Андрей Толстой, вернувшись с Сии, доложил, что он придержал отвод земель монастырю – до разъяснения смысла «обмены». Вскоре приехал и Тимофей Волк. Вопреки ожиданию, он привёз всего лишь обещание Заварзина подумать об откупе податей: он-де не знает, как будет исполняться государев указ от восьмого декабря, а то крестьяне так оскудеют, что и тысячи рублёв не наберёшь. Арцыбашев послал Заварзину и сотскому Чурляеву грозное напоминание – собрать подати тотчас, не ссылаясь на указ, ибо он в силу не вошёл и будет пересмотрен. Обычно после таких напоминаний в Москву являлся обоз с мешками серебряных денег. На тысячу рублей даже в новой монете приходилось сто тысяч денежек-копеек, а в прежней – все двести.
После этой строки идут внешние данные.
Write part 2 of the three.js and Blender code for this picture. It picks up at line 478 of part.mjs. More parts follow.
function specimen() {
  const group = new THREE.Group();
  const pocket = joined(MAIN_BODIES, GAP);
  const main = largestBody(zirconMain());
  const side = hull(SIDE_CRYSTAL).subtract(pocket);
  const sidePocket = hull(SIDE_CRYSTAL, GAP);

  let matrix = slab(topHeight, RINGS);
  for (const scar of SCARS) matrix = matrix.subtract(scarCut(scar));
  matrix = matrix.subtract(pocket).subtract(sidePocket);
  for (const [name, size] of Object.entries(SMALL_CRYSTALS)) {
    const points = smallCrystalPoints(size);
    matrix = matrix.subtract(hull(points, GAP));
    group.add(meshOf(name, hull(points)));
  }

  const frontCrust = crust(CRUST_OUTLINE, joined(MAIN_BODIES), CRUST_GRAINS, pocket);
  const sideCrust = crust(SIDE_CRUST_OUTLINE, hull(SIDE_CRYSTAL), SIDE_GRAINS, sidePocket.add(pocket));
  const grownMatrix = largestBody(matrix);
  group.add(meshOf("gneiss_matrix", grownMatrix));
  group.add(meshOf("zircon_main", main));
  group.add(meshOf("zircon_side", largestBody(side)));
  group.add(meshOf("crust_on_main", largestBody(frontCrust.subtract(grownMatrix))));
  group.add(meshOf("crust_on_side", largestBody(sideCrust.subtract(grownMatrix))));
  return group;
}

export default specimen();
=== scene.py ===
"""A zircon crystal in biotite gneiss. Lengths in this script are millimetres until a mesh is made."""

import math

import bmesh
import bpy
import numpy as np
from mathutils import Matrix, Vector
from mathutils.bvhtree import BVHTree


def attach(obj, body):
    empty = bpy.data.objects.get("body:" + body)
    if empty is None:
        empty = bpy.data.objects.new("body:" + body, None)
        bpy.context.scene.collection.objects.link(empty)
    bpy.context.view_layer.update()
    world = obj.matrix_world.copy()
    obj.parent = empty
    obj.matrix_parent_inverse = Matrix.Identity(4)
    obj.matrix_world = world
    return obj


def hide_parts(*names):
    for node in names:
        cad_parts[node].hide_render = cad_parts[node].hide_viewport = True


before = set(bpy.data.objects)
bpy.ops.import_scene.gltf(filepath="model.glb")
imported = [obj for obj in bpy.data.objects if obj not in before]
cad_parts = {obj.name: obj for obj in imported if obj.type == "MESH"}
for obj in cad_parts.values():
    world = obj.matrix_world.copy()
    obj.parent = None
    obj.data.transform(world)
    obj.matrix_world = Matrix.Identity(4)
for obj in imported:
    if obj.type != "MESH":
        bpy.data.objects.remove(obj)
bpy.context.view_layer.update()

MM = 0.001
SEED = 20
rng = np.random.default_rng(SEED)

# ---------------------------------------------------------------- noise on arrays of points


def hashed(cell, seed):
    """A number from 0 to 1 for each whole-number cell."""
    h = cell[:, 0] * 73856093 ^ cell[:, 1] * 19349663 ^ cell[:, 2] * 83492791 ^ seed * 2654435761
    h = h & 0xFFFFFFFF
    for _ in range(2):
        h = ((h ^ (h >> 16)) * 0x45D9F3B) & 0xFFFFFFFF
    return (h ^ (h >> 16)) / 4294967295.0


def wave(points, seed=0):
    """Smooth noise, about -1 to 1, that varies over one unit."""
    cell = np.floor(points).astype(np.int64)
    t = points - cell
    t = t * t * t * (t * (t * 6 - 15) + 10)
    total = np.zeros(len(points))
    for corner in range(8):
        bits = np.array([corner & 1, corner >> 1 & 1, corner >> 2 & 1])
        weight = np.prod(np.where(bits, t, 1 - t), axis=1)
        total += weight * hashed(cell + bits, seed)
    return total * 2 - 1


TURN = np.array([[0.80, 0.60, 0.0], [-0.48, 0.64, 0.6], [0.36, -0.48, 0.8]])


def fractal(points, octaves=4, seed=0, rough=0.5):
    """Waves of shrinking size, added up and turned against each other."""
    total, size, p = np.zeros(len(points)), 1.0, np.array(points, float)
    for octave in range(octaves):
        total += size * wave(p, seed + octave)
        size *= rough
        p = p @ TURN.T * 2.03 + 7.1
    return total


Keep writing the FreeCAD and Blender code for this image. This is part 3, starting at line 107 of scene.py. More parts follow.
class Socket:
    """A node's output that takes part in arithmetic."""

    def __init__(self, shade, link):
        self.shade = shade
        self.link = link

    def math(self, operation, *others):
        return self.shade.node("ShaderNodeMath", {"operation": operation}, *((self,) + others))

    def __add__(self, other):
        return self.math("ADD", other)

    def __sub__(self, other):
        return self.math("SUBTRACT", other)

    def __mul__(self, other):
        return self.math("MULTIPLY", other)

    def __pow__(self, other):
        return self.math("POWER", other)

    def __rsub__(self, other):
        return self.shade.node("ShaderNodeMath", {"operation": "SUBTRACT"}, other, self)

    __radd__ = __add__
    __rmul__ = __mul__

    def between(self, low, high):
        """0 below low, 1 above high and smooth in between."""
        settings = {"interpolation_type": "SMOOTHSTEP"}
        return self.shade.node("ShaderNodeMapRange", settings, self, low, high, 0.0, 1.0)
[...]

В это время Арцыбашев случайно узнал, что служилый человек царевича – Голицын выписал его именем подорожную на десять лошадей до Емца на Северной Двине.

Андрей Гаврилович и сам не сразу разобрался, почему это насторожило его. Он навёл справки о ходоках-иноках из Троицкого монастыря, более месяца проедавшихся в Москве. Те тоже воротились к себе на Сию. Арцыбашев уже по горькому опыту знал, как умеют соперничать разные ведомства и приказы, пренебрегая интересами дела. На очередном пятничном сидении он доложил Ивану Васильевичу свои соображения об указе и ввернул словечко о странной подорожной Голицына. Царевича на том сидении не было.